Anderson, Hypersonic and High-Temperature Gas Dynamics, Pg. 603
Explain vibration-vibration (VV) transfers.
Upon a collision, the vibrational quantum lost by one molecule is gained by its collision partner.
Anderson, Hypersonic and High-Temperature Gas Dynamics, Pg. 604
What is Anharmonic pumping?
During an expansion process (decreasing temperature), the V-V transfers among anharmonic molecules, result in a higher population in the higher energy levels than would be the case for a harmonic oscillator.
Anderson, Hypersonic and High-Temperature Gas Dynamics, Pg. 605
During chemical non-equilibrium, chemical reactions take place at a _________ rate.
definite net (finite)
Anderson, Hypersonic and High-Temperature Gas Dynamics, Pg. 605
True or False:
For a non-equilibrium reaction, the individual chemical reactions that make up the reaction mechanism do not have to be independent.
True.
Anderson, Hypersonic and High-Temperature Gas Dynamics, Pg. 610
True or False:
The chemical kinetic rates for dissociation are going to be slower if the gas is already highly excited vibrationally.
False. It will be faster.
Anderson, Hypersonic and High-Temperature Gas Dynamics, Pg. 613
Define “thermodynamic equilibrium” wrt/ a local flowfield.

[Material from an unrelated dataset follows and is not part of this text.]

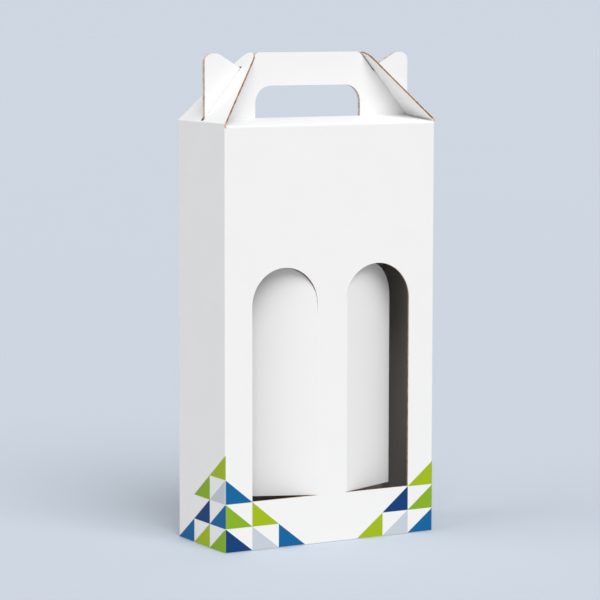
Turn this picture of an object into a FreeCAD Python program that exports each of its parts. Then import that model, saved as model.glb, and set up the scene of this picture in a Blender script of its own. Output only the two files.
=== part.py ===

A local Boltzmann distribution exists at each point in the flow at the local temperature T.
Anderson, Hypersonic and High-Temperature Gas Dynamics, Pg. 620
Define “local chemical equilibrium.”
The local chemical composition at each point in the flow is the same as that determined by the chemical equilibrium calculations at the local value of temperature and pressure.
ExtraNotes from ChatGPT: This refers to a state where the rates of the forward and reverse chemical reactions are equal, leading to constant concentrations of the reactants and products over time. Chemical equilibrium can be achieved in a closed system where no external forces or flows are acting to change the composition. In such a state, the concentrations of different species are determined by the equilibrium constants of the reactions, which depend on conditions like temperature and pressure but not on the concentrations of reactants and products themselves.
Anderson, Hypersonic and High-Temperature Gas Dynamics, Pg. 620
What is the relationship between the chemical and vibrational rates for an equilibrium flow?
The chemical and vibraitonal rates are infinite for an equilibrium flow.
d[X]/dt = ∞
de_{vib} /dt = ∞
Anderson, Hypersonic and High-Temperature Gas Dynamics, Pg. 644
What is the relationship between the chemical and vibrational rates for a frozen flow?
The rates for both chemical and vibrational reactions/changes is zero for a frozen flow.
d[X]/dt = 0
de_{vib}/dt = 0
Anderson, Hypersonic and High-Temperature Gas Dynamics, Pg. 644
For a vibrationally frozen flow, the vibrational energy remains _______ throughout the flow.
Constant.
Anderson, Hypersonic and High-Temperature Gas Dynamics, Pg. 645
What is the vibrational relaxation time for a frozen flow?
Infinite.
For a frozen flow, kf = kb = 0 and tau = infinity.
Anderson, Hypersonic and High-Temperature Gas Dynamics, Pg. 672
What is the vibrational relaxation time for an equilibrium flow?
Zero.
Additional explanation: The vibrational relaxation time for an equilibrium flow is considered zero because, by definition, equilibrium implies that all processes, including vibrational relaxation, have reached a state where their rates are balanced.
See GoodNotes for a more detailed explanation.
Anderson, Hypersonic and High-Temperature Gas Dynamics, Pg. 672
What are the four similarity parameters for a hypersonic, viscous, chemically reacting flow?
- Reynolds Number
- Prandtl Number
- Lewis Number
- Eckert Number
Anderon, Hypersonic and High Temperature Gas Dynamics, Pg. 148
For a calorically perfect gas, what are the equations for e and h?
e = cvT
h = cpT
Fundamentals of Aerodynamics, Anderson, Pg. 531 (physical text version).
For a calorically perfect gas, what are the equations for cv and cp in terms of γ and R?
cp = γR / (γ - 1)
cv = R/(γ - 1)
Fundamentals of Aerodynamics, Anderson, Pg. 532 (physical text version).